15As it happens, CCTV footage was available of the incident and of events in the area leading up to the respondent's fall. No doubt by reason of the footage, it is not in dispute that the soapy liquid found its way onto the common area as the result of the actions of a little girl, about five years of age. She is shown on the CCTV footage walking or skipping from the supermarket checkout area into the passageway between the supermarket and other areas occupied by retailers. The CCTV footage also shows the little girl at or near the checkout area in the company of a man and woman who, it can be inferred, are the girl's parents or guardians. When the little girl is in the passageway she can be seen blowing bubbles from what the primary Judge (Armitage DCJ) described as "a rod of some kind ... with a ring on the end of it". The little girl then glances at the floor and rubs the area with her feet. Shortly afterwards, the respondent, who is walking along the passageway parallel with the boundary between the supermarket and the common area, slips at the spot where the little girl has been blowing bubbles. The respondent had not been a customer of Woolworths immediately prior to the fall, but gave evidence that she was going into the supermarket.
16The primary Judge found that one of Woolworths' employees had probably opened the container of soapy liquid at the checkout counter, either at the request of one of the child's parents or the child herself. According to the primary Judge, this constituted a breach of the duty of care owed by it to the respondent. His Honour also found that the respondent had established that Woolworths' negligence was a cause of her injuries. The primary Judge awarded the respondent damages of $176,032 and entered judgment in her favour in that amount: Tracey Leeann Ryder v Woolworths Ltd (District Court (NSW), 25 July 2013, unrep).
17Woolworths raises three issues on the appeal.
18First, it challenges the primary Judge's finding that an employee of Woolworths had a brief interchange with another employee in the respondent's presence shortly after she fell in which an admission against Woolworths' interests was made. His Honour found that the interchange occurred between Mr Bloxsome, a checkout operator, and Ms Williams who worked at a service counter near the checkout area, very soon after Mr Bloxsome arrived at the scene. The conversation found by his Honour was to the following effect:
"Mr Bloxsome: What's happened here?
Ms Williams: It's what we opened before for the lady with the pram."

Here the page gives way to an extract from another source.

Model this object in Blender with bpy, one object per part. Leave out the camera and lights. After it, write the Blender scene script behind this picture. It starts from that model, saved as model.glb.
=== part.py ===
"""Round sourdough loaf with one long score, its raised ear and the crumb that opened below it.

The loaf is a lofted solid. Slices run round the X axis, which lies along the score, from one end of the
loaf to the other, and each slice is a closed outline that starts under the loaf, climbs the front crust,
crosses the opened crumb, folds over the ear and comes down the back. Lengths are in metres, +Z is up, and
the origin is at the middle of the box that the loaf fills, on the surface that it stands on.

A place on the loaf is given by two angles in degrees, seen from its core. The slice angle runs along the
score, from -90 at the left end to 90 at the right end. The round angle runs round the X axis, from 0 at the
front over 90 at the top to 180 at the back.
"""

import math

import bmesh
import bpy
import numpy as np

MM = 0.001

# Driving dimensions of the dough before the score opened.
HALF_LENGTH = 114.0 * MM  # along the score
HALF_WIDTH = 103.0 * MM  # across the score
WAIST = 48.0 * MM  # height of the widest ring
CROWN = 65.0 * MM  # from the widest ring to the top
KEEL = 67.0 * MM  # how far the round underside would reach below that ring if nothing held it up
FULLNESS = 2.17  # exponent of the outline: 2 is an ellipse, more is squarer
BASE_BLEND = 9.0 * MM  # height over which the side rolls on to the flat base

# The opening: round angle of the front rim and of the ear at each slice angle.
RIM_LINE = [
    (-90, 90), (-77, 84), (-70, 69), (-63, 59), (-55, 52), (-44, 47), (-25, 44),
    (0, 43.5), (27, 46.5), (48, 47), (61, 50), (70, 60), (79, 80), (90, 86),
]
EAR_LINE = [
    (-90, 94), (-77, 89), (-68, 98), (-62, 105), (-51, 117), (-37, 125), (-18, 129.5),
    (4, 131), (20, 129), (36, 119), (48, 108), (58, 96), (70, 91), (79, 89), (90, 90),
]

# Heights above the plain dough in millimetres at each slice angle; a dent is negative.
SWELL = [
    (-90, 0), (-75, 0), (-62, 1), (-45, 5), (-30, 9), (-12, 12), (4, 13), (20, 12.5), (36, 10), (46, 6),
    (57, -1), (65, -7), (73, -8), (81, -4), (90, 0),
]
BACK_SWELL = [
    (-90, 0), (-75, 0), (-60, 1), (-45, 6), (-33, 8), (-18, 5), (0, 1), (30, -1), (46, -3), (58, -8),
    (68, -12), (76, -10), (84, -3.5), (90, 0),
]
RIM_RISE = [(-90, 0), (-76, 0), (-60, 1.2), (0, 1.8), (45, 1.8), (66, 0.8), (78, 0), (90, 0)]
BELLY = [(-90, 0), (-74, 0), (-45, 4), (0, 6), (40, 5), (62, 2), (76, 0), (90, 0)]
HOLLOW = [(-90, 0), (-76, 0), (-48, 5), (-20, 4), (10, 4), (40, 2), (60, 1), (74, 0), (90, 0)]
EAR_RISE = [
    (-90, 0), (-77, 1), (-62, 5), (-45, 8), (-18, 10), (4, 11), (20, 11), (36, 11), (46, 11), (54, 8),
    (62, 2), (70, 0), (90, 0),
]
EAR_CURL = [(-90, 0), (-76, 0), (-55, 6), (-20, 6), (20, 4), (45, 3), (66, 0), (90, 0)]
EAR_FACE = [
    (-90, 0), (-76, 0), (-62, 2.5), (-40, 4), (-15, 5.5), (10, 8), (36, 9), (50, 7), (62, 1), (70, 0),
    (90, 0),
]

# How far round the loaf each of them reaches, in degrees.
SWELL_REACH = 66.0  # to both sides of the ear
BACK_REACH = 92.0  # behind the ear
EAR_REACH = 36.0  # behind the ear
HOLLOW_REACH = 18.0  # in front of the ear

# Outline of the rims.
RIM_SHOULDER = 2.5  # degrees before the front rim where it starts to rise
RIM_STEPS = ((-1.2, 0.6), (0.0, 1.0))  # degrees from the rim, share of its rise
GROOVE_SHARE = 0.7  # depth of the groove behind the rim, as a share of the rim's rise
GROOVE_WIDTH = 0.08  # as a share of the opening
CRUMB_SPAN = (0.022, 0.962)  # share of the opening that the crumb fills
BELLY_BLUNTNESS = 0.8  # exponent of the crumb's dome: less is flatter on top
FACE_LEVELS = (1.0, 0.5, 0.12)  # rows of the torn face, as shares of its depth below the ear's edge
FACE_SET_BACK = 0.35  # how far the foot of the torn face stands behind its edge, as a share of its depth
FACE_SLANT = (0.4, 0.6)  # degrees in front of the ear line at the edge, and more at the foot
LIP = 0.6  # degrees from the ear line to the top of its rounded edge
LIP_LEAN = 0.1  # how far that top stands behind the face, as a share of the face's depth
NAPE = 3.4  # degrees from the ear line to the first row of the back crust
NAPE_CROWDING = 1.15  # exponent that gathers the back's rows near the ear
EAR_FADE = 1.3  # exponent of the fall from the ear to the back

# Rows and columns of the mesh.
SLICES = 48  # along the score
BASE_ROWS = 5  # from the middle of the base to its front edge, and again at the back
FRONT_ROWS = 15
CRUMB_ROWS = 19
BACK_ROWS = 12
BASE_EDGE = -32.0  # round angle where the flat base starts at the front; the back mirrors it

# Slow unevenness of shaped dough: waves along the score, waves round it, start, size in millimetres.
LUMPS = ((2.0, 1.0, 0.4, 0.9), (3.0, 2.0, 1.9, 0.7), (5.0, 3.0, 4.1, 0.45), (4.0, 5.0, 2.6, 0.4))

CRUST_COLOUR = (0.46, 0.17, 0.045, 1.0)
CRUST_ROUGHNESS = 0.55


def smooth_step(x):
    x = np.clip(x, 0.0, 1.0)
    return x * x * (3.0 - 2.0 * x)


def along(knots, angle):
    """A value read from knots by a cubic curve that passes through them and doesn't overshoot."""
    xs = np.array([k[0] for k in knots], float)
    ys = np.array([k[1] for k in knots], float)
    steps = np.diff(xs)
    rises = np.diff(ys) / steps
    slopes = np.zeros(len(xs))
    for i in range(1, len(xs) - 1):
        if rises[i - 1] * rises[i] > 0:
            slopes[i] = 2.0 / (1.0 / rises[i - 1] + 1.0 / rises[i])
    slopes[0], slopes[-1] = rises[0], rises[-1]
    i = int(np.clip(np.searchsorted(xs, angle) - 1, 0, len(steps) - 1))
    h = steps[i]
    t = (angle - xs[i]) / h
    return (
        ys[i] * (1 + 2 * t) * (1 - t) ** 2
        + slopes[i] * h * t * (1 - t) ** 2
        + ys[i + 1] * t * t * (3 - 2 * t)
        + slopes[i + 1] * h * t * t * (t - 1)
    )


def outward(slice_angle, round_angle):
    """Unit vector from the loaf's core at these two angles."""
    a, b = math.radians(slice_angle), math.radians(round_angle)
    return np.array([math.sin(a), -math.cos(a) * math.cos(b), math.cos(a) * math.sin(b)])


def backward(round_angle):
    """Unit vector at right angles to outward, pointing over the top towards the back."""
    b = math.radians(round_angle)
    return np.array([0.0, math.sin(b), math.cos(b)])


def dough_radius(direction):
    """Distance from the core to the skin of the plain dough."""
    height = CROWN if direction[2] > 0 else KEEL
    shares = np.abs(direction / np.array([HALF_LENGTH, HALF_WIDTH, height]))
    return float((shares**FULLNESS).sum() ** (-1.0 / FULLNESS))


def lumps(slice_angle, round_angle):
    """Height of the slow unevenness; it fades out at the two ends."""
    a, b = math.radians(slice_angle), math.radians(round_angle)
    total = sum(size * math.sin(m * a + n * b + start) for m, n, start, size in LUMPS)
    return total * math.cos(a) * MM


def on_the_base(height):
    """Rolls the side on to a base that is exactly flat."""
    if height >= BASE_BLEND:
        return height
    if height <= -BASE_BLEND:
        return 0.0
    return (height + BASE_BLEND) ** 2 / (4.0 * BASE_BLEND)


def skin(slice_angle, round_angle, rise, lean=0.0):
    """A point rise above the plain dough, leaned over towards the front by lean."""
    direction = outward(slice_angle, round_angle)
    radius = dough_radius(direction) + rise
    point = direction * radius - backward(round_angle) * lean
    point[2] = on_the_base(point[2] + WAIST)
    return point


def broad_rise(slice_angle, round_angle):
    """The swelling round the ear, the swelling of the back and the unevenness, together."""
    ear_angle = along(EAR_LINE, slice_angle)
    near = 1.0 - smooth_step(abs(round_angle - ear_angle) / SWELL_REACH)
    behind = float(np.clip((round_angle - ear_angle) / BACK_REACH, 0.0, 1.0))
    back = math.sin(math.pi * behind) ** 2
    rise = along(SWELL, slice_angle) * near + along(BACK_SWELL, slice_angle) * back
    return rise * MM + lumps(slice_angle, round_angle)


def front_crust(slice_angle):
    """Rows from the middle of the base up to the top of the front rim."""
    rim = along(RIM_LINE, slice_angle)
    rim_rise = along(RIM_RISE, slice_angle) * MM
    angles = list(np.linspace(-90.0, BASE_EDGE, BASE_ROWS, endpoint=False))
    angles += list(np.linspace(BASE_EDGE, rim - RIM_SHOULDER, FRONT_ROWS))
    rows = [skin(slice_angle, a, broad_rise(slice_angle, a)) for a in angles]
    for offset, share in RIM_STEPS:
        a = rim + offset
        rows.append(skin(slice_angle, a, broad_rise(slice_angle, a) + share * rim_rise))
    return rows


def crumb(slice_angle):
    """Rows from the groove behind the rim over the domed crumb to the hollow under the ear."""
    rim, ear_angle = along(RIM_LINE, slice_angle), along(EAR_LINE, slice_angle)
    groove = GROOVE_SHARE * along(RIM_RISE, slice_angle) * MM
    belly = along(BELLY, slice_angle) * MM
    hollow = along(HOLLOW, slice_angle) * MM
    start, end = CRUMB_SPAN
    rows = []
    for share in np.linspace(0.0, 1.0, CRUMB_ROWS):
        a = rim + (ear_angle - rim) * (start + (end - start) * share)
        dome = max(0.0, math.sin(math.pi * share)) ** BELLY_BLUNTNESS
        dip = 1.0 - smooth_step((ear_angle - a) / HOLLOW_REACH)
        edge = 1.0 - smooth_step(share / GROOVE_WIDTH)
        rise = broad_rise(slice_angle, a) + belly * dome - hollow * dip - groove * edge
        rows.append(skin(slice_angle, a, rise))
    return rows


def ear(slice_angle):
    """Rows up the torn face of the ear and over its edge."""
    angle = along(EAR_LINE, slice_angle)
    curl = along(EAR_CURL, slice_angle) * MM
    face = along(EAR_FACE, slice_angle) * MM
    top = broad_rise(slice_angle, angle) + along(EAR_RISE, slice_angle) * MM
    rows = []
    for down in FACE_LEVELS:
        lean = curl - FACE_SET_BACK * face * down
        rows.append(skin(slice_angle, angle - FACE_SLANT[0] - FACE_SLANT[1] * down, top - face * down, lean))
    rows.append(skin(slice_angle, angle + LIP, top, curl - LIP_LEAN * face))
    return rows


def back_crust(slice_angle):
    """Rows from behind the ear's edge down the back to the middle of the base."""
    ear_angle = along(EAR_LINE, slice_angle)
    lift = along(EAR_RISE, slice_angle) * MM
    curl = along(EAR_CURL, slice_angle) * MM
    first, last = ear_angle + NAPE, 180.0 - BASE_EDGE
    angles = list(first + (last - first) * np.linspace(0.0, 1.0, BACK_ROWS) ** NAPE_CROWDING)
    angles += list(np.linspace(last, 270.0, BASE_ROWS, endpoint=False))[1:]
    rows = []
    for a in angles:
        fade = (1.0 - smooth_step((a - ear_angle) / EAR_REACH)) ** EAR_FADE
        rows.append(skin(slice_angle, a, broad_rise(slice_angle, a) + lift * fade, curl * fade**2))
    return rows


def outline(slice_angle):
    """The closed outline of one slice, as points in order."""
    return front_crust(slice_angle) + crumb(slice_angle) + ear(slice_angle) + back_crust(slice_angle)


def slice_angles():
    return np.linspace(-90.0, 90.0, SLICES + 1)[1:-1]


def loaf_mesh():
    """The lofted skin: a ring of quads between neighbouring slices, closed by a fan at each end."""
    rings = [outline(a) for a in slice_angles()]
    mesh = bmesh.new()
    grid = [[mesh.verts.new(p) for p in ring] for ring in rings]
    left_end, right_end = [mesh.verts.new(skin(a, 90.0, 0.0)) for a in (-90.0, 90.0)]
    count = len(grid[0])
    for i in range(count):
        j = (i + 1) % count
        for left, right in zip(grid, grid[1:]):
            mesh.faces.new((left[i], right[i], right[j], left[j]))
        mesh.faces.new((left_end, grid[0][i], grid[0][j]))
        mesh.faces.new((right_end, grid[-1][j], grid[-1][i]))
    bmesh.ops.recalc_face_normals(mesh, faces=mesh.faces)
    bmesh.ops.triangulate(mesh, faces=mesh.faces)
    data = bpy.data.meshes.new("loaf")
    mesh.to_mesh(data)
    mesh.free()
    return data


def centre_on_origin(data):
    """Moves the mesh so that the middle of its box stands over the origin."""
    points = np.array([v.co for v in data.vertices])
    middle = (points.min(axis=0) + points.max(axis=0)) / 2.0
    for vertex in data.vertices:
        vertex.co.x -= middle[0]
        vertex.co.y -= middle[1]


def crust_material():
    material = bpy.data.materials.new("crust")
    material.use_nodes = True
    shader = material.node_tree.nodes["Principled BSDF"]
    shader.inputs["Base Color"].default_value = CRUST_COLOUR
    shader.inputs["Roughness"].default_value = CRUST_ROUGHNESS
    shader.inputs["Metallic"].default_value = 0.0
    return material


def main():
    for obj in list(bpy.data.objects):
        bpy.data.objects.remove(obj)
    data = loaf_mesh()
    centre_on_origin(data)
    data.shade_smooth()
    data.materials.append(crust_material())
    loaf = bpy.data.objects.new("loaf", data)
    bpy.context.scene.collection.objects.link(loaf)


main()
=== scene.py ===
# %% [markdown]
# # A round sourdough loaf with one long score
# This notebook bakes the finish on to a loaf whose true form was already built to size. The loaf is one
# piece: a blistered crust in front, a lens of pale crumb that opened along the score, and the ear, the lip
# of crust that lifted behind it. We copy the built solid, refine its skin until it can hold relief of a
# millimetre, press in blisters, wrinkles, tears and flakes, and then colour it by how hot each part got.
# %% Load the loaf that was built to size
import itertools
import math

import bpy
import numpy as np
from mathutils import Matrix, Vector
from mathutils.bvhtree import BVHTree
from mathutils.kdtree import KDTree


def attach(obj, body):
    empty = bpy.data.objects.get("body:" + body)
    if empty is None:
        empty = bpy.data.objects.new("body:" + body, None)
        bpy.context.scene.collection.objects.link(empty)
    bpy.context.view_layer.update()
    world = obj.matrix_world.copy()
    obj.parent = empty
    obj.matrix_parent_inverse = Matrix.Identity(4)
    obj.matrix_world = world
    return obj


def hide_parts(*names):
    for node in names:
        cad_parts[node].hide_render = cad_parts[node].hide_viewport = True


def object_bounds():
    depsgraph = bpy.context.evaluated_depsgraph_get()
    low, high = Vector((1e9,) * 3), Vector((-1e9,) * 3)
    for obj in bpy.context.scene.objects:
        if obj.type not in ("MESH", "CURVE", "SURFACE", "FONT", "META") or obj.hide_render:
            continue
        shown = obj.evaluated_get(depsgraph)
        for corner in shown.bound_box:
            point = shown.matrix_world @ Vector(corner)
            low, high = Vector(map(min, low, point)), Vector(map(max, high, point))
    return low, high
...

19The primary Judge found that Ms Williams' response constituted an admission that she was authorised to make on behalf of her employer, Woolworths. His Honour relied on the admission to:
"determine on the balance of probabilities that an employee of Woolworths in fact opened the container of soapy water from which the little girl subsequently blew bubbles, and from which the substance over which the [respondent] fell eventually spilled."
It was this finding that was critical to his Honour's conclusion that Woolworths breached the duty of care it owed to the respondent.
20Secondly, Woolworths disputes the primary Judge's finding that it was under a general duty to take reasonable care for the safety of people walking along the passageway, if Woolworths was aware of the danger to them that could be obviated by the exercise of reasonable care. Mr Sexton SC, who appeared for Woolworths, submitted that knowledge of a foreseeable risk of harm, even with a capacity to take some preventative action, is not a sufficient basis for imposing a duty of care, particularly when the supposed duty requires control over the conduct of third parties.
21Thirdly, Woolworths contends that even if it owed a duty of care to the respondent, the primary Judge erred in finding that it had breached its duty. Mr Sexton submitted that once the requirements of s 5B of the Civil Liability Act 2002 (NSW) (CL Act) are taken into account, which the primary Judge had failed to do, his Honour should not have found that it was a breach of duty simply to open a container of soapy water for a child who was accompanied by her parents. Mr Sexton contended that in view of the criteria specified in s 5B(2) of the CL Act, there was no basis for finding that a reasonable person in Woolworths' position would have taken the precautions identified by the primary Judge.